*Exercise objective*.
What follows is a block of records; reproduce all of it verbatim.

Stored items from a collection
# # #
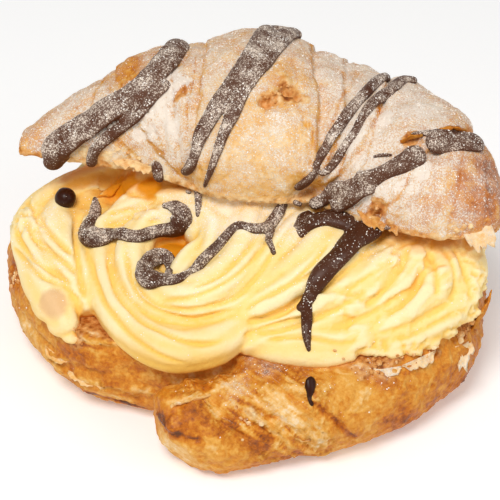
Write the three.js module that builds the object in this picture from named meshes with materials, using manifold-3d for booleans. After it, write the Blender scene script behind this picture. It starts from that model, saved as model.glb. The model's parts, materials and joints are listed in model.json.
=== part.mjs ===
// A custard-filled croissant. A large butter croissant is baked with its horns drawn round to the
// front, so that the right horn crosses over the left one. It is cut through like a bun, star-piped
// custard is laid on the base, and the lid is set back on top, so that the custard shows in front.
// Millimetres, +Z up, +X to the right, the front towards -Y.

import * as THREE from 'three';
import { LoftGeometry } from 'three/addons/geometries/LoftGeometry.js';
import { mergeVertices } from 'three/addons/utils/BufferGeometryUtils.js';
import Module from 'manifold-3d';

const wasm = await Module();
wasm.setup();

// ---------------------------------------------------------------- driving sizes

const FIT_GAP = 0.3;

// The base is cut level. The lid's cut leans back and down to the right, as the lid does.
const BASE_HEIGHT = 26;
const LID_CUT_HEIGHT = 51;
const LID_CUT_SLOPE_X = -0.077;
const LID_CUT_SLOPE_Y = -0.13;

// The slabs that trim the pieces at these cuts are wider than the croissant.
const SLAB_SIZE = 160;

// Slices across the croissant, from its left end to its right end.
// Each one holds its front edge (x, y) and its back edge (x, y).
const BASE_SLICES = [
  [-70, 6, -70, 16],
  [-66, -7, -66, 27],
  [-58, -21, -57, 38],
  [-45, -34, -43, 47],
  [-30, -39, -27, 54],
  [-14, -43, -12, 58],
  [2, -41, 4, 60],
  [17, -42, 20, 58],
  [31, -42, 34, 52],
  [45, -37, 47, 43],
  [56, -25, 58, 32],
  [64, -12, 65, 18],
  [67, -2, 67.5, 6],
];

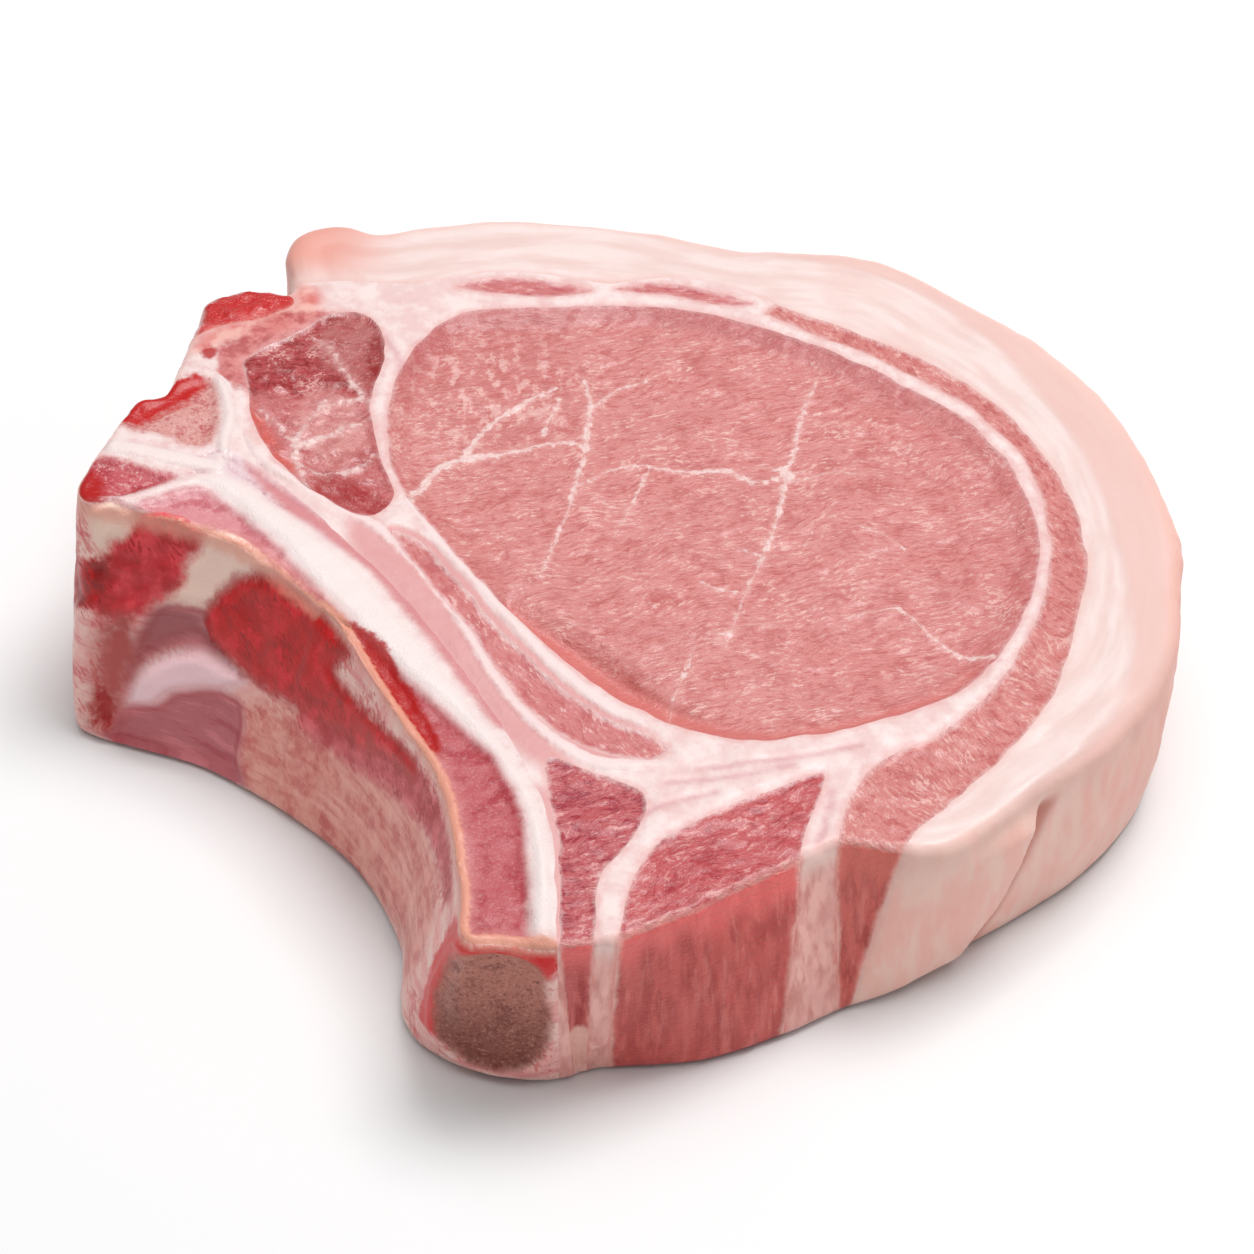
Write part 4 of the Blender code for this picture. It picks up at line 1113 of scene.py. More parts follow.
# Back fat
# The firm white layer under the skin, with the skin taken off. It is creamy on the cut face, pinker
# where its shoulder rounds over to the outer wall, and folds once on the near side.
FAT_BORDER = [
    (-62.0, 56.5), (-48.0, 53.0), (-41.0, 53.9), (-31.0, 53.6), (-25.0, 55.0), (-17.0, 57.0),
    (-8.0, 56.2), (-2.0, 55.4), (6.0, 57.0), (14.0, 55.8), (22.5, 51.6), (29.5, 48.3),
    (41.1, 42.6), (48.7, 36.9), (54.7, 29.8), (59.8, 21.2), (62.6, 12.5), (63.5, 2.3),
    (62.4, -5.3), (59.5, -16.5), (55.1, -26.6), (49.3, -34.8), (42.6, -42.6), (36.9, -50.0),
    (37.5, -62.0),
]
# Low ridge on the cut face beyond which the fat turns down to the skin side
FAT_RIDGE = [
    (-60.0, 66.0), (-40.0, 66.4), (-14.0, 68.6), (14.2, 64.8), (23.0, 62.0), (40.3, 57.0), (50.8, 47.9),
    (58.0, 36.7), (64.1, 22.8), (67.7, 6.3), (68.2, -12.5), (63.7, -27.2), (50.0, -44.0),
]
FAT_FOOT_X = -6.5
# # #
*The answer*.
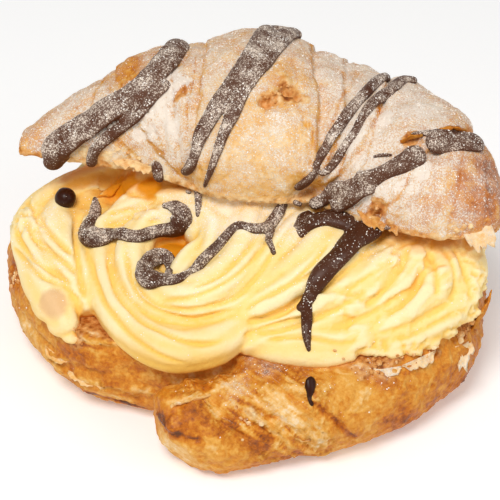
Write the three.js module that builds the object in this picture from named meshes with materials, using manifold-3d for booleans. After it, write the Blender scene script behind this picture. It starts from that model, saved as model.glb. The model's parts, materials and joints are listed in model.json.
=== part.mjs ===
// A custard-filled croissant. A large butter croissant is baked with its horns drawn round to the
// front, so that the right horn crosses over the left one. It is cut through like a bun, star-piped
// custard is laid on the base, and the lid is set back on top, so that the custard shows in front.
// Millimetres, +Z up, +X to the right, the front towards -Y.

import * as THREE from 'three';
import { LoftGeometry } from 'three/addons/geometries/LoftGeometry.js';
import { mergeVertices } from 'three/addons/utils/BufferGeometryUtils.js';
import Module from 'manifold-3d';

const wasm = await Module();
wasm.setup();

// ---------------------------------------------------------------- driving sizes

const FIT_GAP = 0.3;

// The base is cut level. The lid's cut leans back and down to the right, as the lid does.
const BASE_HEIGHT = 26;
const LID_CUT_HEIGHT = 51;
const LID_CUT_SLOPE_X = -0.077;
const LID_CUT_SLOPE_Y = -0.13;

// The slabs that trim the pieces at these cuts are wider than the croissant.
const SLAB_SIZE = 160;

// Slices across the croissant, from its left end to its right end.
// Each one holds its front edge (x, y) and its back edge (x, y).
const BASE_SLICES = [
  [-70, 6, -70, 16],
  [-66, -7, -66, 27],
  [-58, -21, -57, 38],
  [-45, -34, -43, 47],
  [-30, -39, -27, 54],
  [-14, -43, -12, 58],
  [2, -41, 4, 60],
  [17, -42, 20, 58],
  [31, -42, 34, 52],
  [45, -37, 47, 43],
  [56, -25, 58, 32],
  [64, -12, 65, 18],
  [67, -2, 67.5, 6],
];

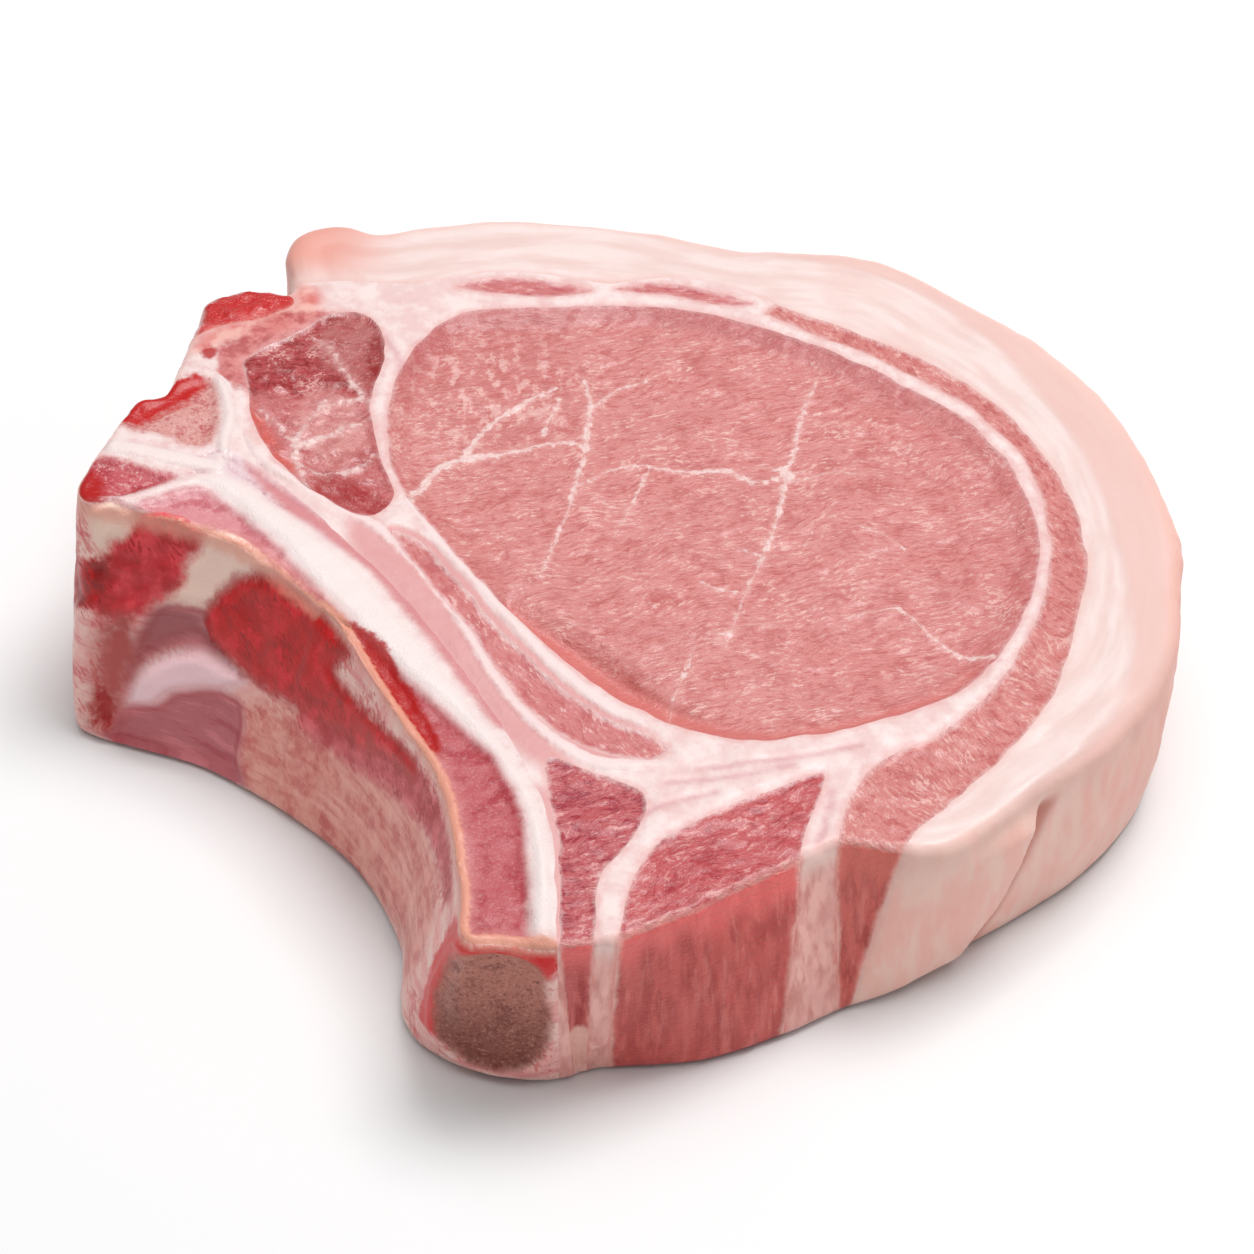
Write part 4 of the Blender code for this picture. It picks up at line 1113 of scene.py. More parts follow.
# Back fat
# The firm white layer under the skin, with the skin taken off. It is creamy on the cut face, pinker
# where its shoulder rounds over to the outer wall, and folds once on the near side.
FAT_BORDER = [
    (-62.0, 56.5), (-48.0, 53.0), (-41.0, 53.9), (-31.0, 53.6), (-25.0, 55.0), (-17.0, 57.0),
    (-8.0, 56.2), (-2.0, 55.4), (6.0, 57.0), (14.0, 55.8), (22.5, 51.6), (29.5, 48.3),
    (41.1, 42.6), (48.7, 36.9), (54.7, 29.8), (59.8, 21.2), (62.6, 12.5), (63.5, 2.3),
    (62.4, -5.3), (59.5, -16.5), (55.1, -26.6), (49.3, -34.8), (42.6, -42.6), (36.9, -50.0),
    (37.5, -62.0),
]
# Low ridge on the cut face beyond which the fat turns down to the skin side
FAT_RIDGE = [
    (-60.0, 66.0), (-40.0, 66.4), (-14.0, 68.6), (14.2, 64.8), (23.0, 62.0), (40.3, 57.0), (50.8, 47.9),
    (58.0, 36.7), (64.1, 22.8), (67.7, 6.3), (68.2, -12.5), (63.7, -27.2), (50.0, -44.0),
]
FAT_FOOT_X = -6.5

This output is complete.